Taken together, the staggering quantity of U.S. military aid, the unofficial but very apparent role of U.S. spies and commandos in coordinating this aid on the ground in Ukraine, and the bolstering of NATO forces with more U.S. troops elsewhere in Eastern Europe make clear that Putin’s warnings of U.S. military power moving ever closer to Russia’s borders are becoming a self-fulfilling prophecy.

New language

One Russian-speaking resident of Kharkiv recently told the Washington Post that after she was awakened by a rocket barrage one morning, she had a revelation: “That very instant, and all that stress, served to make me reject the Russian language — completely.” After the Russian invasion, she said, she decided she had “no right to use any language other than Ukrainian.”

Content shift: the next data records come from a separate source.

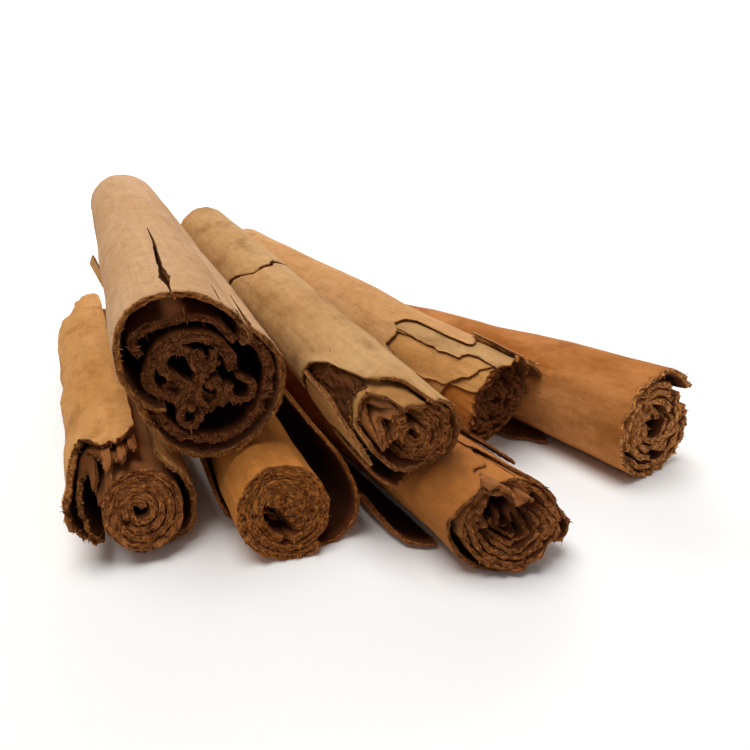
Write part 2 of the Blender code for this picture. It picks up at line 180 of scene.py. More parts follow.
def bark_sheet(name, quill, outline, thickness, finish, starts=0, ends=None, back=None, shrink=1,
               middle=False, columns=170, rows=60, crowd=0.12, ragged=0.25, frayed=0.2, crumble=0.2,
               fuzz=0.1, wobble=0.0, wrinkle=0.1, bites=0.0, wavy=0.0, rounded=0.35, lift=0.0, thin=0.0, rough=0.0,
               hidden=0.6, bare=None, pits=(), slits=(), cuts=3, seed=1, record_slot="outer_bark", fray=1.0,
               shreds=0, stands_for=None):
    """A sheet of bark rolled to an outline: a thick grid bent round, with torn edges and grain.

    outline and back are cross-sections of its outer face, or its middle, at the quill's two ends.
    starts and ends are where its broken edges lie along the quill. crowd below 1 packs the rows
    at the front. slit gives the angle-wise place and half width of a long tear, by length. A pit
    is a dip in the broken face, as x, z, radius and depth. lift curls the front edge outwards,
    thin wears the last long edge down to a feather, and hidden is how far light gets in from the
    ends; past it the colour is darkened as painted shade. bare is the length of the last turn's
    outer face, which light reaches all along and which gets no painted shade.
    """
    place, length, quill_seed = quill
    back = back or [(x * shrink, z * shrink) for x, z in outline]
    starts = starts if isinstance(starts, (list, tuple)) else [starts] * len(outline)
    ends = length if ends is None else ends
    ends = ends if isinstance(ends, (list, tuple)) else [ends] * len(outline)
    run, across = smooth_run([(*f, *b, s, e) for f, b, s, e in zip(outline, back, starts, ends)])

    sheet = bmesh.new()
    bmesh.ops.create_grid(sheet, x_segments=columns, y_segments=rows, size=0.5)

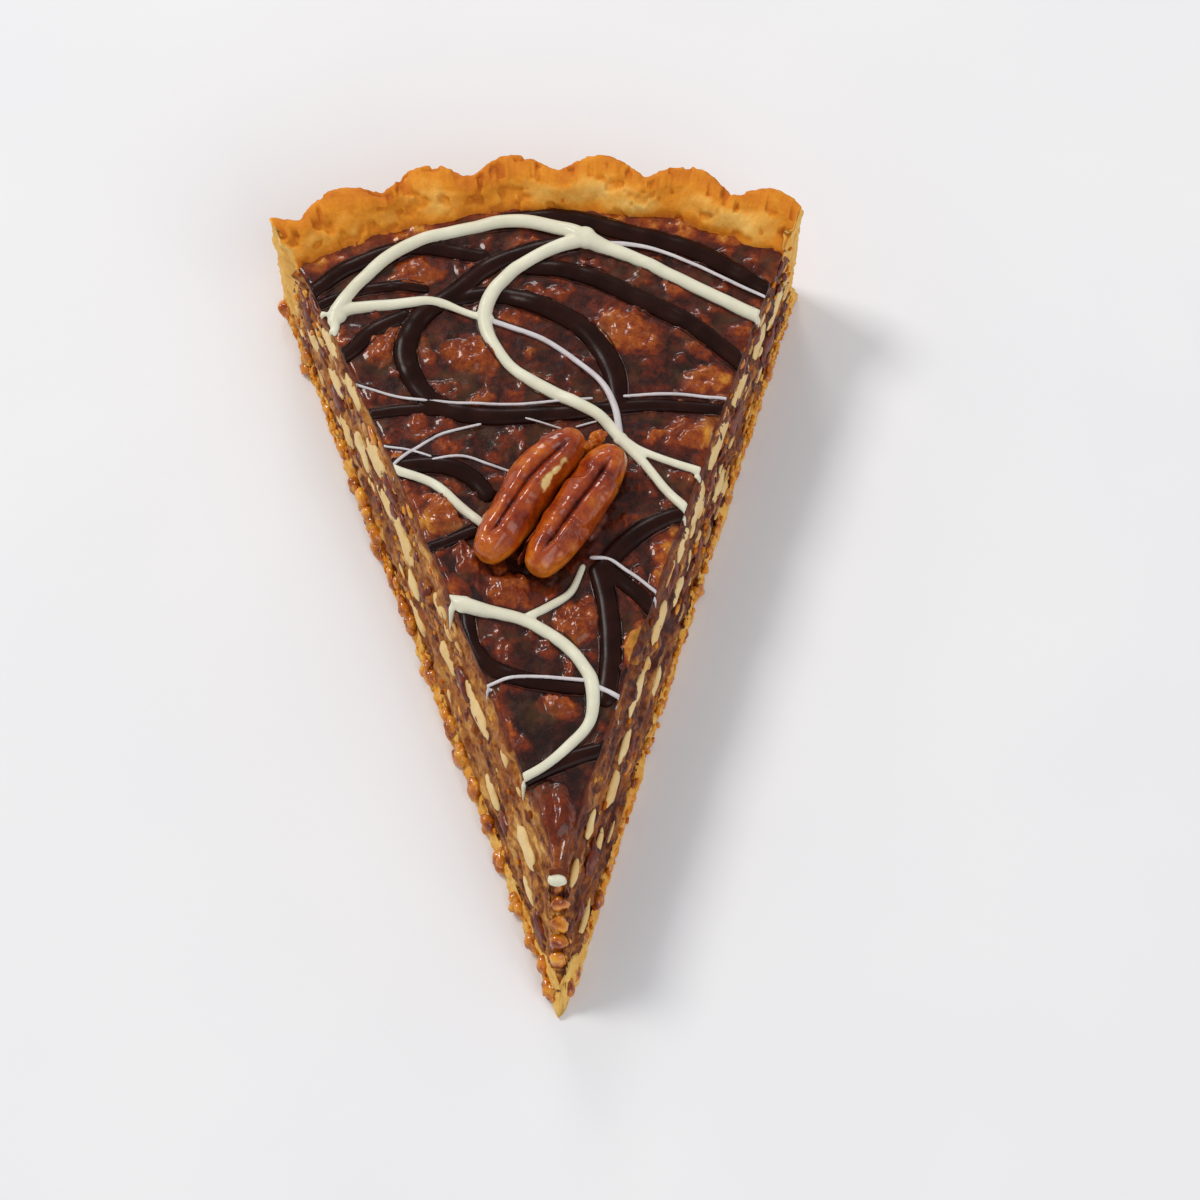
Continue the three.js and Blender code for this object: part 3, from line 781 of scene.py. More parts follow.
# %% Pale nut slices
nut_flesh, flesh_mm, flesh_shader = new_finish(
    "cut_pecan_flesh", Roughness=0.42, Subsurface_Weight=0.1, Subsurface_Radius=(1.0, 0.6, 0.3),
    Subsurface_Scale=1.0 * MM)
flesh_tone = add_node(nut_flesh, "Attribute", attribute_name="tone").outputs["Fac"]
flesh_grain = add_node(nut_flesh, "TexNoise", {"Vector": flesh_mm, "Scale": 0.8,
                                               "Detail": 4.0}).outputs["Fac"]
flesh_shade = add_node(nut_flesh, "Math", {0: flesh_grain, 1: 0.45, 2: flesh_tone}, operation="MULTIPLY_ADD")
flesh_colour = add_node(nut_flesh, "ValToRGB", {"Fac": flesh_shade.outputs[0]},
                        stops=[(0.1, "#f2d598"), (0.92, "#6f3315"), (0.42, "#e6bc72"),
                               (0.66, "#bd8442")]).outputs["Color"]
flesh_bump = add_node(nut_flesh, "Bump", {"Strength": 0.25, "Distance": 0.12 * MM, "Height": flesh_grain})
join(nut_flesh, {"Base Color": flesh_colour, "Normal": flesh_bump.outputs[0]}, flesh_shader)

BIG_SLICES = np.array([      # side, y, z, half length, half width, tilt
    (-1, 90, 15.5, 3.9, 1.5, 0.05), (-1, 94, 11, 3.4, 1.3, 0.0), (-1, 76, 13, 4.3, 1.3, -0.05),
    (-1, 83, 12, 4.4, 1.0, 0.1), (-1, 56, 11.5, 3.2, 1.2, 0.12), (-1, 45, 14, 4.6, 1.4, 0.04),
    (-1, 36, 17.5, 1.5, 0.8, 0.0), (-1, 70, 9.5, 2.4, 1.0, 0.1), (-1, 23, 13, 3.5, 1.4, 0.1),
    (-1, 34, 8.5, 2.8, 0.9, 0.0), (-1, 109.5, 17.5, 4.0, 1.1, 0.05), (-1, 101, 18, 3.6, 1.1, 0.0),
    (-1, 106, 12.5, 3.0, 1.3, -0.1), (-1, 115, 10, 2.6, 1.1, 0.0), (-1, 63, 16, 2.4, 0.9, 0.1),
    (-1, 99, 7.5, 3.0, 1.0, 0.0), (-1, 65, 6.0, 2.8, 0.8, 0.0), (-1, 17, 8.0, 2.0, 0.9, 0.0),
    (1, 25, 15.5, 2.0, 1.0, 0.0), (1, 23.5, 10, 2.8, 0.9, -0.1), (1, 32, 11.5, 3.2, 1.2, 0.0),
    (1, 17, 16, 1.9, 0.9, 0.0), (1, 14, 6.0, 3.0, 0.8, 0.0), (1, 90.5, 17, 4.6, 1.7, 0.05),
    (1, 79.5, 16.5, 3.4, 1.8, 0.0), (1, 72, 17, 2.8, 1.3, 0.0), (1, 59, 15.5, 3.4, 1.3, -0.05),
    (1, 47, 15, 3.2, 1.2, 0.0), (1, 101, 16.5, 4.2, 1.4, 0.0), (1, 118, 12, 3.2, 1.3, 0.0),
    (1, 39, 12.5, 2.6, 1.0, 0.05), (1, 66, 12, 2.6, 1.0, 0.0), (1, 110, 14.5, 3.0, 1.4, 0.0),
    (1, 52, 8.0, 2.6, 1.0, 0.0), (1, 86, 9.0, 3.0, 1.1, 0.0)])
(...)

Putin often refers to the idea of a “Russian world,” which “extends far from Russia’s geographical borders and even far from the borders of the Russian ethnicity,” but is united by a common culture, history and — especially — language. The Kremlin has invested heavily in efforts to promote Russian language and culture in other countries in the region. He openly rues the fact that the “Russian world” is now divided by post-Soviet borders and has used the supposed persecution of Russian speakers in Ukraine as a justification for military intervention in both 2014 and 2022.